Coming up: "The Banger Sisters" with Goldie Hawn and Susan Sarandon as a couple of aging groupies, "The Bourne Identity" based on the Robert Ludlum spy novel starring Matt Damon, Steven Segal's "The Foreigner," "Dinner Rush," where crime's elite meet to eat, and the many sides of Dana Carvey in "The Master of Disguise"... The Vin Diesel thriller "XXX" is the top video rental and seller across the land this week...
While its sequel is attracting some Oscar talk, "The Lord of the Rings: The Fellowship of the Rings" is raking in trophies of its own -- a total of eight at the DVD Premiere Awards ceremony including best new release. Other winners included "A Gentleman's Game" and two Disney works, the expanded "Beauty and the Beast" and "The Hunchback of Notre Dame II"... The Jennifer Lopez flick "Maid in Manhattan" has a March 25 video date...

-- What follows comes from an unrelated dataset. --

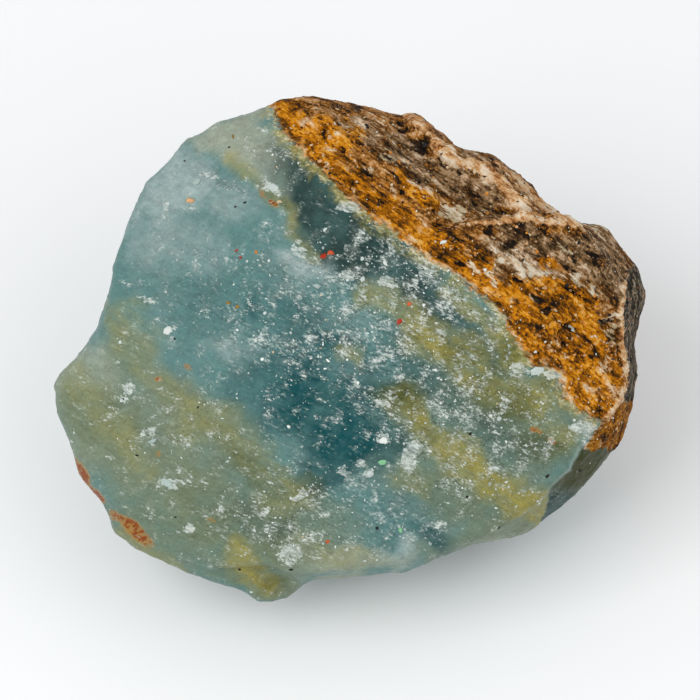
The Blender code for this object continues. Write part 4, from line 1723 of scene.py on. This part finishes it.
        colour = s.mix(bloom.over(fringe) * 0.9, colour, s.ramp(tone + 0.14, self.bloom))
        side = (s.mark("side") + upright.swing(0.6)).ease(0.3, 0.6)
        colour = s.mix(side, colour, s.ramp(upright * 1.3 - 0.15 + speck.swing(0.3), self.laminae))
        # Black gathers at the carved pits and holes and where the fibre, grit, bed and patch noise is low;
        # the hollow term adds painted shade in hollows.
        sunk = fibre.swing(-0.9) + grit.swing(-0.7) + bed.swing(-0.9) + patch.swing(-0.7)
        pit = s.mark("pit") * 0.5 + sunk + hollow * 0.12
        black = (pit - amber * 0.10 - salmon * 0.12).ease(0.26, 0.42)
        colour = s.mix(black * 0.9, colour, self.black)
        return colour, fibre * 1.1 + speck * 0.5


@dataclass(frozen=True)
class GrainFinish:
    """Small broken pieces, each with its own tint."""

    def material(self) -> bpy.types.Material:
        """Build the grains' material.

        Returns:
            The material.
        """
        s = Shader("loose_grains")
        tint = s.add("ShaderNodeAttribute", {"attribute_name": "tint"}).outputs["Color"]
        speck = s.noise(0.14, 2, 0.6)
        return s.finish({
            "Base Color": s.scaled(tint, 0.72 + speck * 0.5),
            "Roughness": 0.4,
            "Specular IOR Level": 0.3,
            "Normal": s.bump(speck, 0.03),
        })


@dataclass(frozen=True)
class FloorFinish:
    """Plain matt pale floor."""

    colour: Colour = (0.9, 0.9, 0.9, 1.0)

    def material(self) -> bpy.types.Material:
        """Build the floor's material."""
        s = Shader("pale_floor")
        return s.finish({"Base Color": self.colour, "Roughness": 0.9, "Specular IOR Level": 0.1})


@dataclass
class Studio:
    """The floor, the soft lights and the camera.

    Attributes:
        distance: Camera distance from the face, in metres.
        view_width: Width that the picture spans at the face, in metres.
        sensor: Width of the camera's sensor, in mm.
        floor_size: Side of the floor, in metres.
        aim: Where the lamps look, in metres.
        sky: Colour of the light from all round.
        sky_strength: Its strength.
    """

    distance: float = 0.9
    view_width: float = 0.077
    sensor: float = 36.0
    floor_size: float = 6.0
    aim: tuple[float, float, float] = (0.0, 0.0, 0.02)
    sky: Colour = (0.96, 0.98, 1.0, 1.0)
    sky_strength: float = 0.70

    def build(self) -> None:
        """Set the whole studio up."""
        self._floor()
        self._world()
        self._lamp("key", (-0.46, -0.28, 0.66), 0.6, 3.4)
        self._lamp("fill", (0.50, -0.40, 0.60), 0.8, 1.5)
        self._camera()

    def _floor(self) -> None:
        """Lay the floor."""
        mesh = bpy.data.meshes.new("floor")
        half = self.floor_size / 2
        corners = [(-half, -half, 0), (half, -half, 0), (half, half, 0), (-half, half, 0)]
        mesh.from_pydata(corners, [], [(0, 1, 2, 3)])
        floor = bpy.data.objects.new("floor", mesh)
        mesh.materials.append(FloorFinish().material())
        bpy.context.scene.collection.objects.link(floor)

    def _world(self) -> None:
        """Light the room softly from all round."""
        world = bpy.data.worlds.new("soft_room")
        world.use_nodes = True
        sky = world.node_tree.nodes["Background"]
        sky.inputs["Color"].default_value = self.sky
        sky.inputs["Strength"].default_value = self.sky_strength
        bpy.context.scene.world = world

    def _lamp(self, name: str, place: tuple[float, float, float], size: float, power: float) -> None:
        """Hang one soft lamp that looks at the stone.

        Args:
            name: Its name.
            place: Where it hangs, in metres.
            size: Side of its square, in metres.
            power: Its strength in watts.
        """
        data = bpy.data.lights.new(name, "AREA")
        data.size = size
        data.energy = power
        lamp = bpy.data.objects.new(name, data)
        lamp.location = place
        lamp.rotation_euler = (Vector(self.aim) - Vector(place)).to_track_quat("-Z", "Y").to_euler()
        bpy.context.scene.collection.objects.link(lamp)

    def _camera(self) -> None:
        """Look straight at the blue face, as the photograph does."""
        data = bpy.data.cameras.new("camera")
        data.sensor_width = self.sensor
        data.lens = self.sensor * self.distance / self.view_width
        camera = bpy.data.objects.new("camera", data)
        out = Vector(FACE.turn()[:, 2])
        camera.location = Vector(FACE.origin) + out * self.distance
        camera.rotation_euler = (-out).to_track_quat("-Z", "Y").to_euler()
        bpy.context.scene.collection.objects.link(camera)
        bpy.context.scene.camera = camera
        bpy.context.scene.view_settings.view_transform = "Standard"


def dress(piece: bpy.types.Object, material: bpy.types.Material) -> None:
    """Give a piece its material, body and slot.

    Args:
        piece: The piece.
        material: Its material.
    """
    piece.data.materials.clear()
    piece.data.materials.append(material)
    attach(piece, BODY)
    log.info("%s: %d faces", piece.name, len(piece.data.polygons))


def main() -> None:
    """Build the stone, its chips and the studio in order."""
    logging.basicConfig(level=logging.INFO)
    stone = Stone()
    body = stone.build()
    dress(body, OnyxFinish().material())
    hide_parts(NODE)
    dress(Grains(stone, body).build(), GrainFinish().material())
    Studio().build()


if __name__ == "__main__":
    main()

Two excellent and very different documentaries by Ric Burns are now available on DVD and VHS, a combined release from Warner and PBS. One is "Ansel Adams," a lyrical celebration of the work of the famed nature photographer on the 100th anniversary of his birth. It's also a celebration of America for throughout the moving portrait run the usual Adams themes that he made unusual, namely the strong bond between man and a fragile earth and responsibilities that went with it. The other is "The Donner Party," a powerful tale of horror and ultimate desperation. With narration by David McCollough, comments by historians, still photos and diary excerpts from those among the Donner group, Burns paints a grim but fascinating picture of history's most famous wagon train to California and what terrible things befell those unlucky travelers trapped in the snowy Sierra Nevadas during the winter of 1846.